Some records:
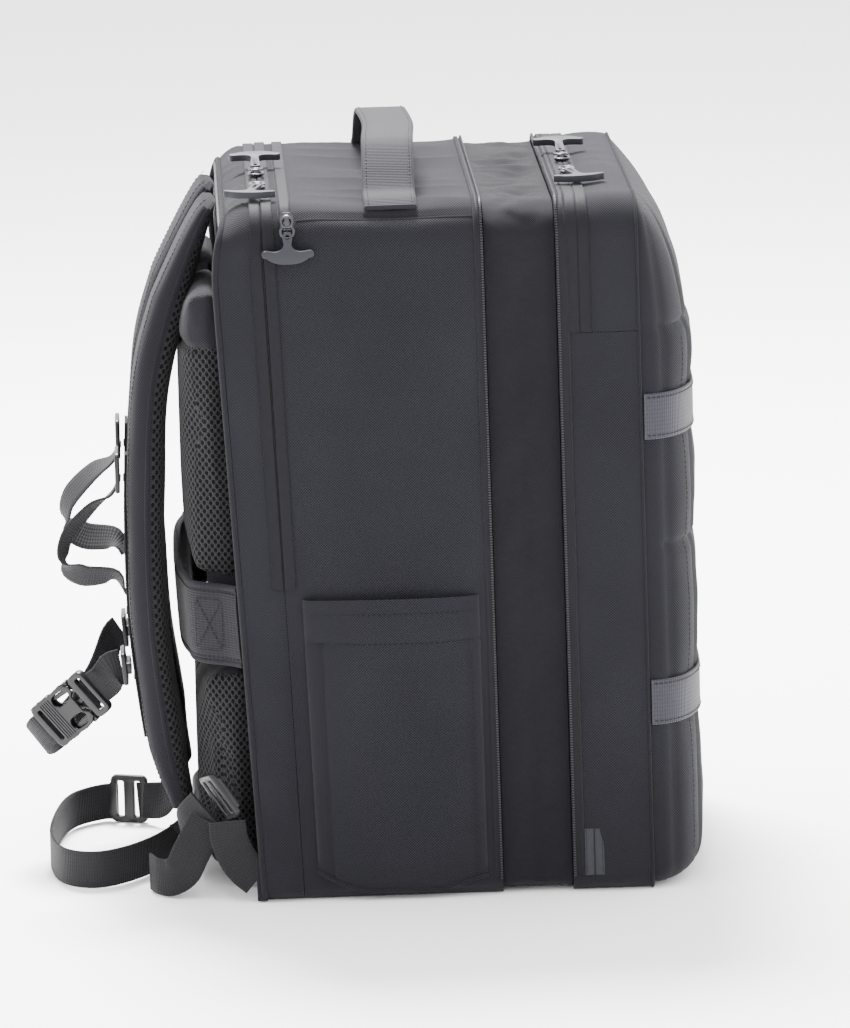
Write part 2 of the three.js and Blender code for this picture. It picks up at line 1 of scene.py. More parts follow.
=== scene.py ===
"""The looks of an expandable travel backpack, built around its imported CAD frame.

Metres, +Z up. X runs across the bag, +Y is the wearer's side and -Y the front panel.
"""
import math

import bmesh
import bpy
import numpy as np
from mathutils import Matrix, Vector


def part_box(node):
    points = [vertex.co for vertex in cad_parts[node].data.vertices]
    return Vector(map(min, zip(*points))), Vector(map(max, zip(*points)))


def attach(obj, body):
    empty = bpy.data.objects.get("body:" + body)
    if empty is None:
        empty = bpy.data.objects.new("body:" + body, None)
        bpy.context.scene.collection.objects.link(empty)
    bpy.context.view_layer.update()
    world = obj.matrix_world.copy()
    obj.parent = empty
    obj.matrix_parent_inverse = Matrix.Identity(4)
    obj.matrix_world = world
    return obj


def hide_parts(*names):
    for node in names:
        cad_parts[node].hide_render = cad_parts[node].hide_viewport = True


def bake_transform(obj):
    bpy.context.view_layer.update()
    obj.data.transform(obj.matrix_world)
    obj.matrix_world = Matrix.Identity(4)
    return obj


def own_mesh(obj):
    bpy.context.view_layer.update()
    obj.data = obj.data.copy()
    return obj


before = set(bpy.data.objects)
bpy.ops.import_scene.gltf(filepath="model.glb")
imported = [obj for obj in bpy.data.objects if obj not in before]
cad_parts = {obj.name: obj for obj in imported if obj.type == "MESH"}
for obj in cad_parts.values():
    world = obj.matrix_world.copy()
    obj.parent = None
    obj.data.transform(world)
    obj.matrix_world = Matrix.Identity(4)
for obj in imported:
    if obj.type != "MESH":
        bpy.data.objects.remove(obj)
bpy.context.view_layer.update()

MM = 0.001

# ---- Driving dimensions, as in the CAD ------------------------------------------------
HALF_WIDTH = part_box("main_shell")[1].x
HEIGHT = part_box("main_shell")[1].z
REAR_FACE, REAR_ZIP, MAIN_ZIP = 115 * MM, 90 * MM, 76 * MM
MAIN_FRONT, FRONT_BACK, FRONT_ZIP = -40 * MM, -86 * MM, -100 * MM
FRONT_FACE, PANEL_FACE = -138 * MM, -176 * MM
LEAN_FRONT, LEAN_REAR = 0.008, 0.05
BASE_RADIUS = 12 * MM
REAR_ZIP_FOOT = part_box("main_zip_tape")[0].z
FLAP_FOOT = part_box("front_flap")[0].z
BOTTOM_ZIP_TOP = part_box("bottom_zip_tape_left")[1].z
TAPE = 6.4 * MM
WEBBING = 25 * MM


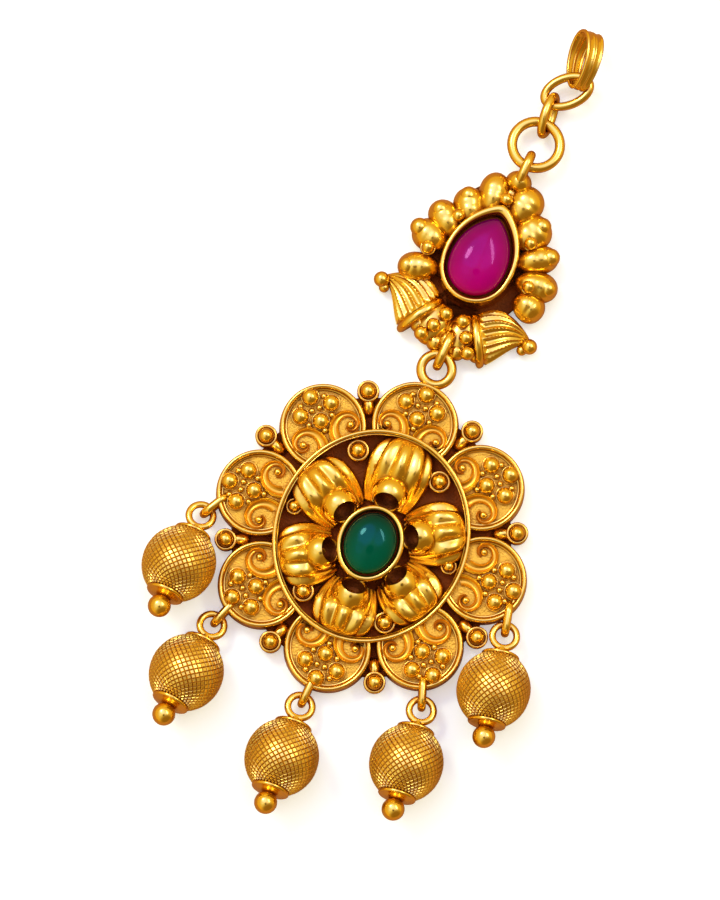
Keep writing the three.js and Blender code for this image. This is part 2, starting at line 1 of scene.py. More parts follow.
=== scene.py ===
# %% [markdown]
# # A gold maang tikka, with Blender
# A maang tikka hangs on the forehead from a hook in the hair. This one lies face up on a pale table.
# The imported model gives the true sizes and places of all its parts. Here each part is modelled again
# in full detail, at the same place, and gets its gold or its stone.
#
# All lengths below are millimetres. `MM` turns them into Blender's metres.

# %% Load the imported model
import math

import bpy
from mathutils import Matrix, Vector


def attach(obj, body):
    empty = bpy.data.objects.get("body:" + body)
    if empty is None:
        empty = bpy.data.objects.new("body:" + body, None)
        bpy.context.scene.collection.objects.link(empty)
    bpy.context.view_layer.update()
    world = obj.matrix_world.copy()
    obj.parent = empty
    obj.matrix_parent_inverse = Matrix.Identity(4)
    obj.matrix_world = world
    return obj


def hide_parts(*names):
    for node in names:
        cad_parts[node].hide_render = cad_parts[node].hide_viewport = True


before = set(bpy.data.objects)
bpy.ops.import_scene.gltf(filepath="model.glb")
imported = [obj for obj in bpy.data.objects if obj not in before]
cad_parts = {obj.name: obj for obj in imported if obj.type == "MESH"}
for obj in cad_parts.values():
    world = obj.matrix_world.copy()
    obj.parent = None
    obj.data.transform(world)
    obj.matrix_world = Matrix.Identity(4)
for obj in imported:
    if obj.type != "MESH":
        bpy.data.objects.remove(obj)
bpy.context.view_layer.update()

MM = 0.001
print("packed nodes:", ", ".join(sorted(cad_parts)))

# %% [markdown]
# ## Helpers for modelling
# An operator works on whatever is selected, so each piece starts with nothing selected. A finished
# piece keeps its place in its mesh, and its object stays at the origin. `mould` moves every corner of
# a mesh by a rule, as a jeweller pushes wax, and it is how a sphere becomes a petal. `moved` takes a
# piece to its place, and `copied` does the same with a copy of it.

# %% Helpers
def deselect():
    bpy.ops.object.select_all(action="DESELECT")


def named(name):
    """Names the primitive that was just added and puts its place into its mesh."""
    piece = bpy.context.object
    piece.name = piece.data.name = name
    bpy.ops.object.transform_apply(location=True, rotation=True, scale=True)
    return piece


def only(piece):
    deselect()
    piece.select_set(True)
    bpy.context.view_layer.objects.active = piece


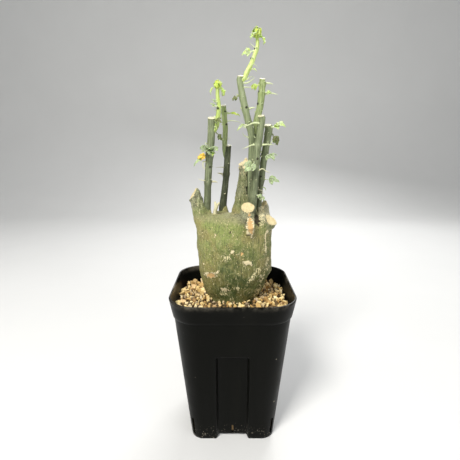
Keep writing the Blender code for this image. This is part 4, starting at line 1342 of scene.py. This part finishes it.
leaf_skin.layer(leaf_skin.times(leaf_skin.most(veins, margin), waxy), (0.64, 0.70, 0.46))
leaf_skin.end((veins, -0.00015), (mottle, 0.00015))
leaf_skin.let_light_in(0.25, (0.0006, 0.0010, 0.0003))
print("leaf scale from", LEAF_SCALE[0][1], "to", LEAF_SCALE[-1][1])

# %% [markdown]
# Each packed leaf gives two facts: the joint it grows from and where it ends. The habits below say
# the rest: how many lobes fan out from the stalk and how widely, how much the leaf droops, rolls to
# the front, folds and curls, and its tone.

# %% Leaves
FRONT = Vector((0.0, -1.0, 0.35))
HABITS = {   # lobes, spread and droop in degrees, roll to the front, size, fold, curl, tone
    "leaf_left_green": (3, 50, -5, 0.8, 1.00, 0.25, 0.3, 0.38),
    "leaf_left_yellow": (1, 0, 5, 0.7, 1.15, 0.35, 0.3, 0.46),
    "leaf_left_dark": (3, 45, 30, 0.7, 1.00, 0.40, 0.8, 0.05),
    "leaf_middle": (1, 0, -10, 0.6, 1.05, 0.60, 0.1, 0.76),
    "leaf_tall_left": (3, 40, 15, 0.7, 1.00, 0.40, 0.8, 0.04),
    "leaf_tall_blade": (1, 0, 5, 0.5, 1.10, 0.35, 0.2, 0.60),
    "leaf_front": (5, 58, 8, 0.75, 0.84, 0.35, 0.5, 0.47),
    "leaf_forked_curl": (3, 46, 25, 0.7, 0.92, 0.50, 1.2, 0.74),
    "leaf_right_top": (3, 30, -14, 0.6, 1.15, 0.55, 0.5, 0.60),
    "leaf_right_dark": (3, 22, 12, 0.8, 1.30, 0.40, 0.2, 0.02),
    "leaf_right_middle": (3, 50, -4, 0.8, 1.30, 0.35, 0.3, 0.36),
    "leaf_right_low": (3, 40, -10, 0.5, 1.10, 0.35, 0.5, 0.36),
    "leaf_bead": (3, 50, 20, 0.7, 1.00, 0.60, 1.6, 0.52),
    "leaf_shoot_tall": (3, 44, 10, 0.8, 1.35, 0.30, 0.3, 0.60),
}


def fan(leaf, start, reach, face, lobes, spread, fold, curl, teeth=3):
    """Fans lobes out from the top of a stalk, the middle one longest."""
    for i in range(lobes):
        share = (i - (lobes - 1) / 2) / max((lobes - 1) / 2, 1)
        turn = Matrix.Rotation(math.radians(spread) * share * (1.0 if lobes < 5 else 1.6), 3, face)
        way = (turn @ reach) * (1 - (0.26 if lobes < 5 else 0.40) * abs(share))
        broad = way.length * (0.30 if lobes == 1 else 0.66 if lobes == 3 else 0.80)
        leaf.lobe(start, start + way, face, broad, 0.12 + 0.05 * abs(share), fold, teeth, curl)


for node, (lobes, spread, droop, roll, size, fold, curl, tone) in HABITS.items():
    middle, foot, tip = feet[node]
    ahead = (tip - foot) * size
    across = ahead.cross(UP).normalized()
    ahead = Matrix.Rotation(-math.radians(droop), 3, across) @ ahead
    face = (UP * (1 - roll) + FRONT * roll).normalized()
    face = (face - ahead * (face.dot(ahead) / ahead.length_squared)).normalized()
    start = foot + ahead * (0.24 if lobes > 1 else 0.08)
    leaf = Foliage()
    leaf.tone = tone
    leaf.stalk(middle.lerp(foot, 0.7), start + ahead * 0.03, 0.42 * MM)
    if node == "leaf_left_yellow":
        leaf.tone = 1.1
        fan(leaf, start + FRONT * 1.2 * MM, ahead * 0.45 + UP * 2.4 * MM, face, 5, 55, 0.5, 1.2)
        leaf.tone = tone
    fan(leaf, start, ahead * 0.76, face, lobes, spread, fold, curl)
    made = leaf.make(node + "_blade", leaf_skin)
    finish_piece(made, leaf_skin, "leaf", node)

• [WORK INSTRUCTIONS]
Up to and including the line with "points = [vertex.co", print every line of the records from the start.

• [THE RESULT]
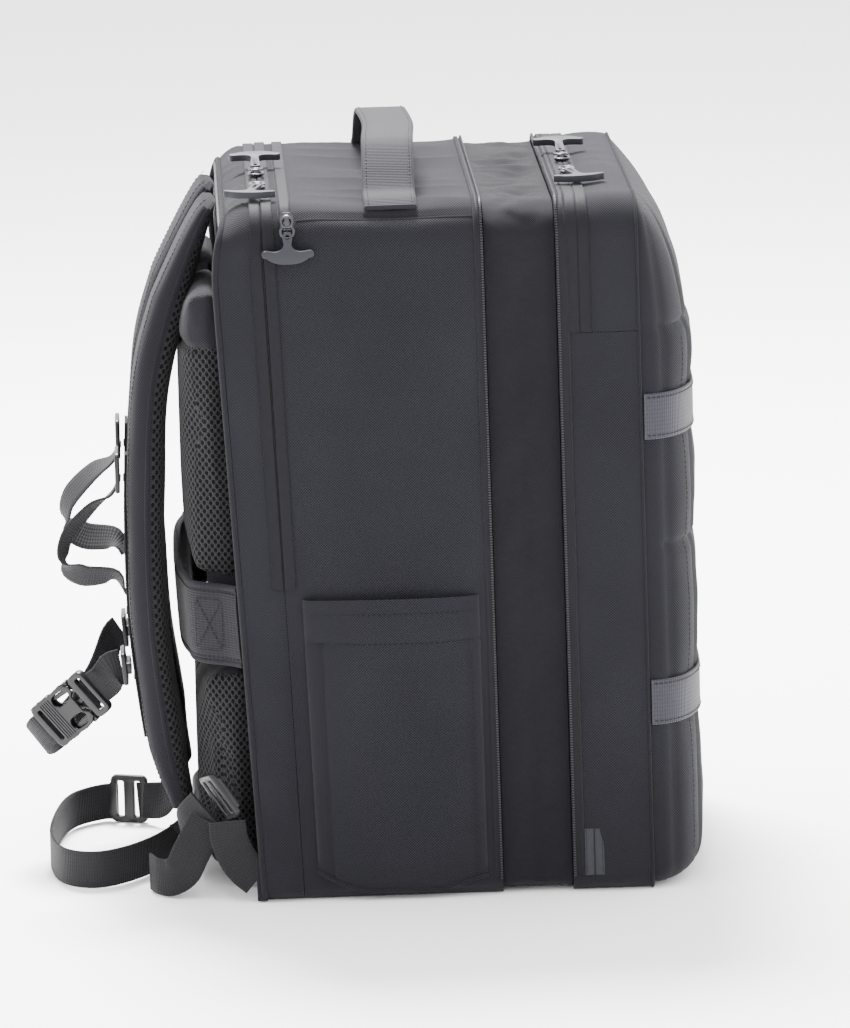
Write part 2 of the three.js and Blender code for this picture. It picks up at line 1 of scene.py. More parts follow.
=== scene.py ===
"""The looks of an expandable travel backpack, built around its imported CAD frame.

Metres, +Z up. X runs across the bag, +Y is the wearer's side and -Y the front panel.
"""
import math

import bmesh
import bpy
import numpy as np
from mathutils import Matrix, Vector


def part_box(node):
    points = [vertex.co for vertex in cad_parts[node].data.vertices]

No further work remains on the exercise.